In
1841, when Memphis was only 20 years old, Col.
Henry Van Pelt produced the first edition of
The Appeal in the wooden shack where he lived.
Printing it weekly on single sheets of paper,
Van Pelt began an institution that 167 years
later is the major voice of the Midsouth.
During the Civil War, the pro-Confederate paper
chose to print its pages in exile rather than
endure silently the Union occupation of Memphis.
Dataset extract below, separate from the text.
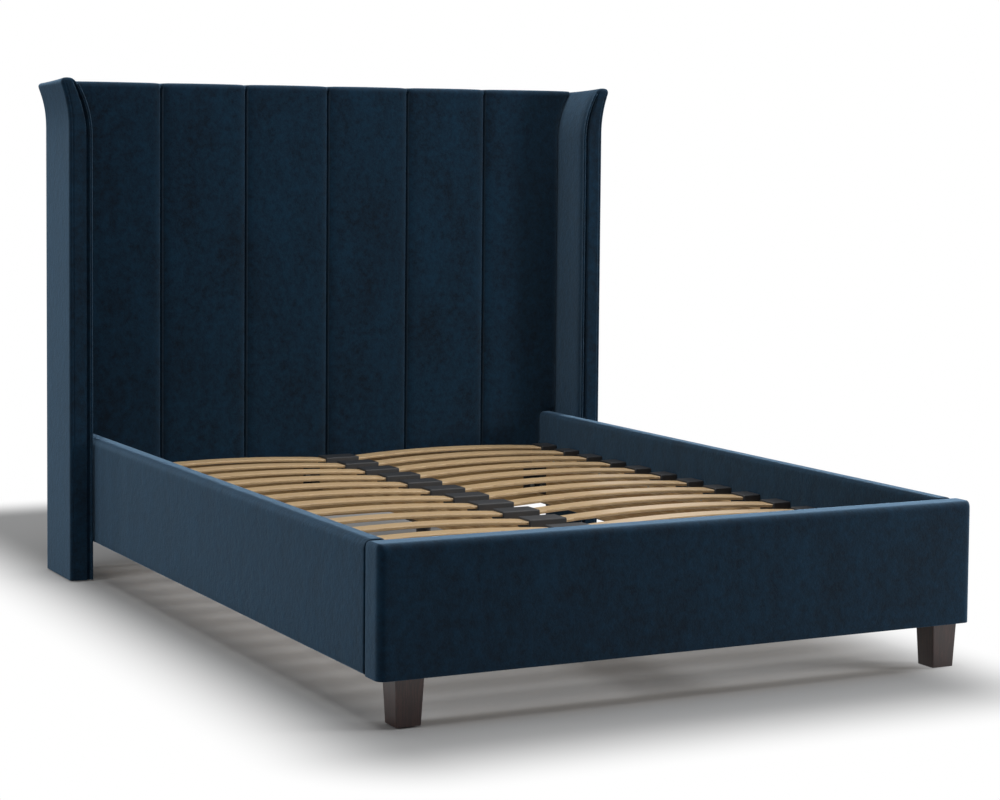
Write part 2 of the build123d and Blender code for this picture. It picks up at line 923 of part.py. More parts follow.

The paper moved first to Mississippi and then
to Alabama and Georgia before Yankee soldiers
destroyed its equipment. Within six months,
editor Benjamin Dill had returned to Memphis
and started The Appeal again.
The Yellow Fever
epidemic of 1878 devastated Memphis and reduced
the Appeal's staff to two, but the newspaper
continued to publish, earning the nickname "Old
Reliable" from its grateful public. It
later became a regional newspaper for Mississippi,
Arkansas and Tennessee, and in 1923 won its
first Pulitzer Prize for efforts against the
resurgence of the Ku Klux Klan. The newspaper
netted its second Pulitzer in 1994, this time
for editorial cartooning by Michael Ramirez.
It was also the only medium delivered every
day during 1994's crippling ice storm. "Old
Reliable" is still going strong. The paper
is credited with initiating prison system reform,
child-abuse legislation and riverfront restoration.